YEKATERIMBURGO, 17 DE JULIO
Por HERMANN TERTSCH
ABC Martes, 17.07.18
Los defensores de los peores genocidios se erigen en España
en autoridad moral
ESTA noche se han cumplido los cien años de la matanza de
Yekaterimburgo. En las primeras horas de la madrugada hizo un siglo exacto del
momento en que un grupo de bolcheviques despertaba en sus dormitorios de la
casa del comerciante Ipatiev al depuesto zar Nicolás II, a su mujer, la zarina
Alejandra, al heredero Alexei y a sus hermanas Olga, Tatiana, María y
Anastasia. Les ordenaron vestirse para ser trasladados y los condujeron a un
pequeño cuarto en el que Yakov Yurovski, el comandante, leyó la sentencia.
«Nikolái Aleksándrovich, en vista del hecho de que tus parientes continúan con
sus ataques a la Rusia Soviética, el Comité Ejecutivo de los Urales ha decidido
ejecutarte». Los guardias dispararon sin darles tiempo ni a santiguarse. Fue
una carnicería. Dos hijas seguían vivas pese a los disparos a quemarropa. Las
balas rebotaban en joyas cosidas a la ropa para portar un valor si llegaba el
ansiado rescate. Se usaron las bayonetas.
Cien años hace de aquella matanza que marcó definitivamente
la senda del terror y el crimen de la revolución bolchevique y el comunismo. Se
izó la bandera del exterminio como principal enseña de la ideología. Asesinado
el Zar con toda su familia, ya era fácil matar a cualquiera. Cien años y más de
cien millones de muertos ha causado esta ideología de la igualdad y la
redención terrenal. Y sigue sumando esa cuenta interminable hoy mismo con los
estudiantes que caen bajo las balas de los sicarios de Daniel Ortega en
Nicaragua o Nicolás Maduro en Venezuela.
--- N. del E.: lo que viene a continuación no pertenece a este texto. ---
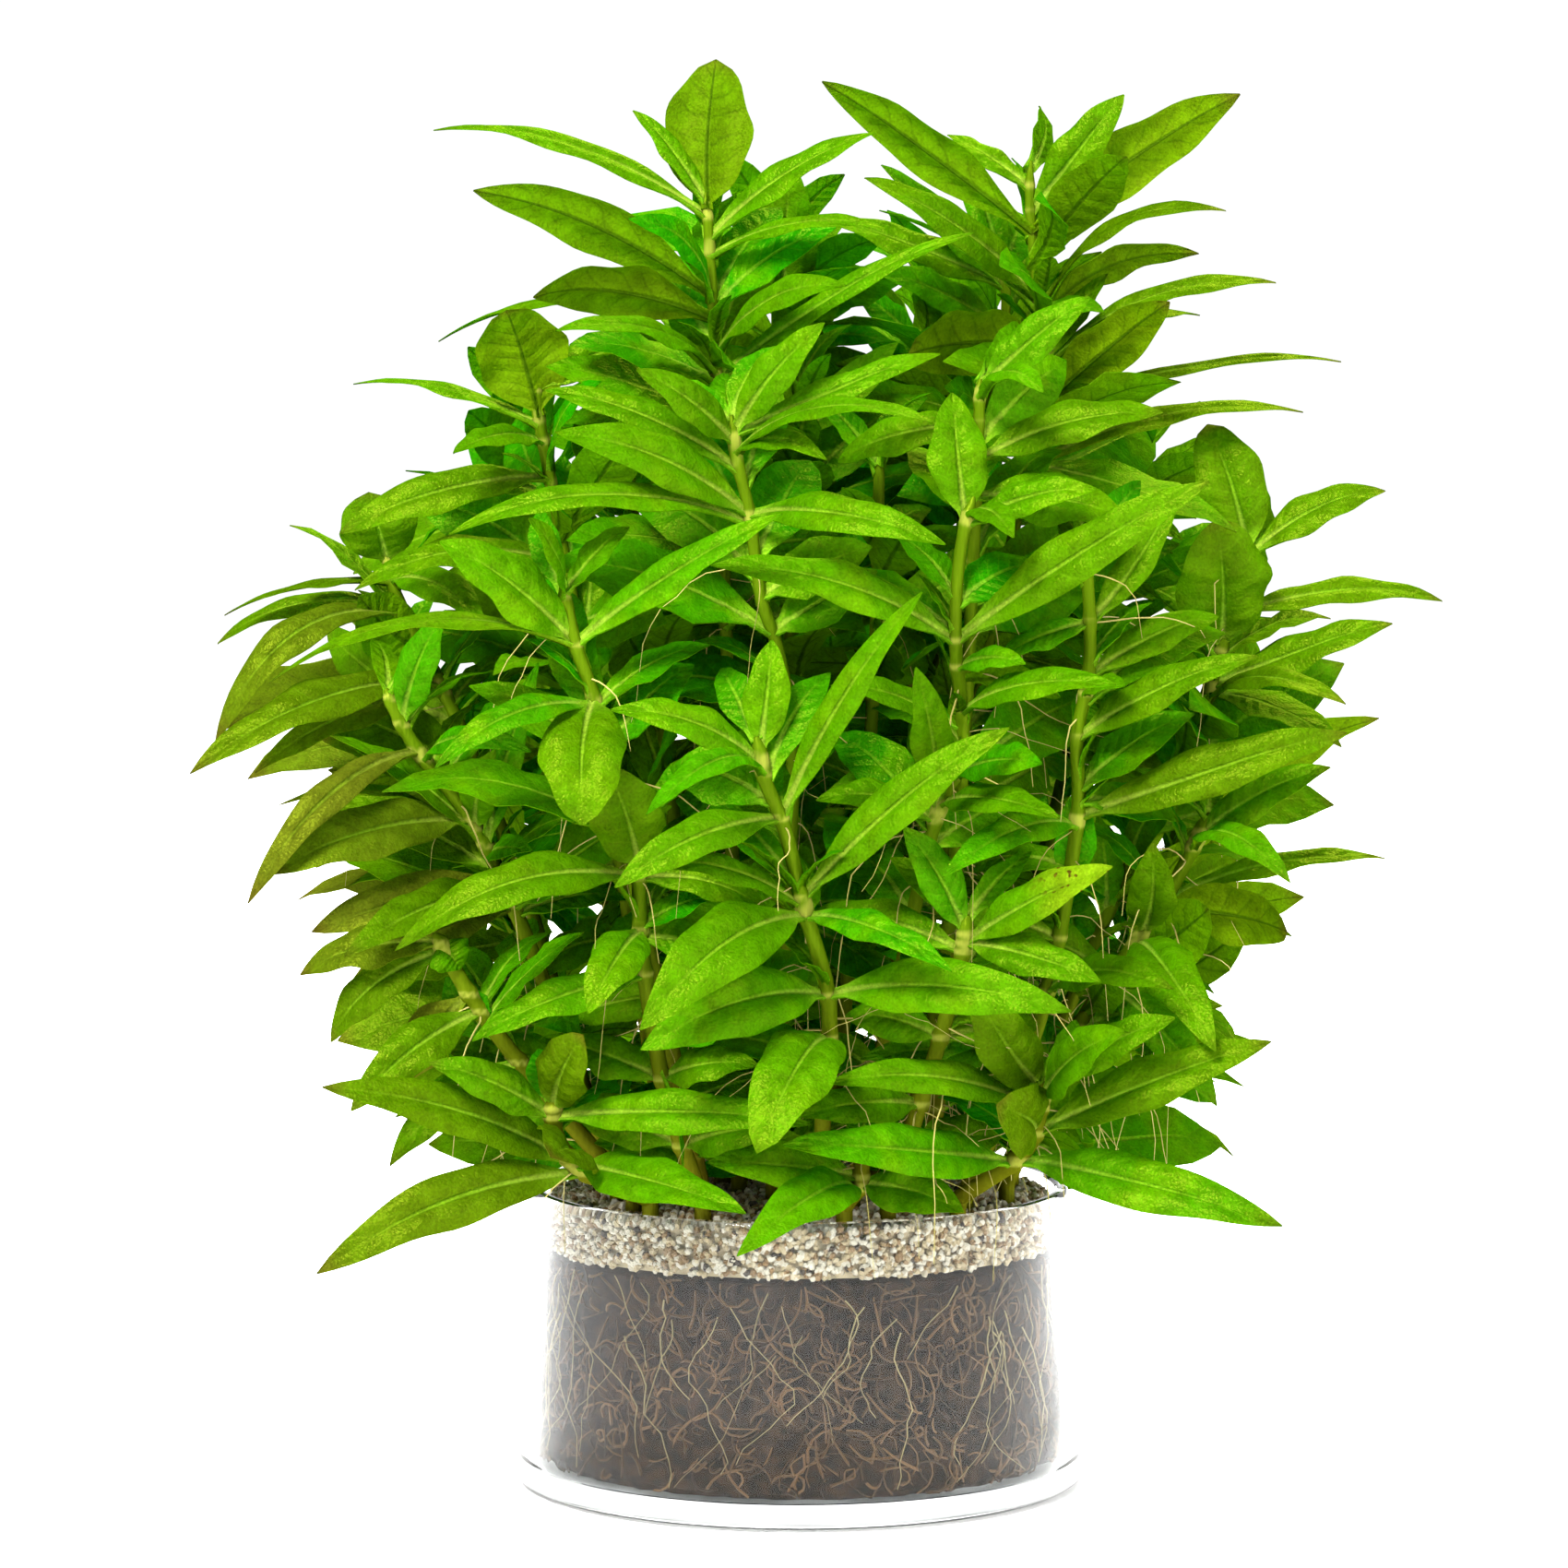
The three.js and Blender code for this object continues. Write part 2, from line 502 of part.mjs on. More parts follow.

En el magnífico libro de Federico
Jiménez Losantos, «Memoria del comunismo; de Lenin a Podemos» tiene el lector
español hoy un amplio y documentado recorrido de este siglo de brutalidad
total. En español no había obra tan ambiciosa sobre el comunismo. Los libros
imprescindibles para entender la mayor ideología criminal jamás habida como el
«Archipiélago Gulag» de Alexander Soljenitsin o «El cero y el infinito» de
Arthur Koestler o tantos otros son poco conocidos y menos leídos, porque la
hegemonía cultural izquierdista evita que la verdad sobre los comunistas se
abra paso.
En España es especialmente grotesco esa falta de alerta ante
el comunismo. Que no sufren, por supuesto, los europeos orientales. Hace veinte
años, el gran Vaclav Havel quiso acabar con esa absurda diferencia de trato
entre nazismo y comunismo. La Declaración de Praga que firmaron relevantes
intelectuales y políticos exigía la equiparación de las dos ideologías
criminales. La socialdemocracia europea neutralizó aquella justa iniciativa.
Esa perversión tiene hoy en España efectos obscenos: dirigentes comunistas
ofician de autoridad moral en casi la totalidad de los medios. Son políticos
que aplauden a los verdugos de Ekaterimburgo. También a sus émulos en España.
Cargos oficiales homenajean, por el hecho de ser comunistas, a asesinos y
torturadores fusilados cuando perdieron la guerra. Gobiernan en ciudades y regiones,
son socios del Gobierno de España y justifican cien millones de asesinatos de
inocentes. Imaginen a un gobernante justificando Auschwitz. Desaparecería en
minutos de cargo y vida pública. Pues en España gobierna gente que justifica
exterminios veinte veces mayores. Son los comunistas y sus compañeros de viaje.
Su sueño del mundo feliz siempre fracasa. Bajo montañas de cadáveres. Pero
siempre surgen nuevos convencidos de que el comunismo solo fracasaba antes
porque no estaban ellos. Rodeados por quienes medran de esas redes de ideología
y resentimiento compartido. Ahora los defensores de los peores genocidios
pretenden en España ilegalizar organizaciones constitucionales y prohibir por
ley verdades históricas. A la ilegalización de una «fundación franquista»
seguirá otra que lo sea menos. Después les tocará a los partidos. Y de repente
verán los españoles que somos franquistas todos los que no seamos ellos.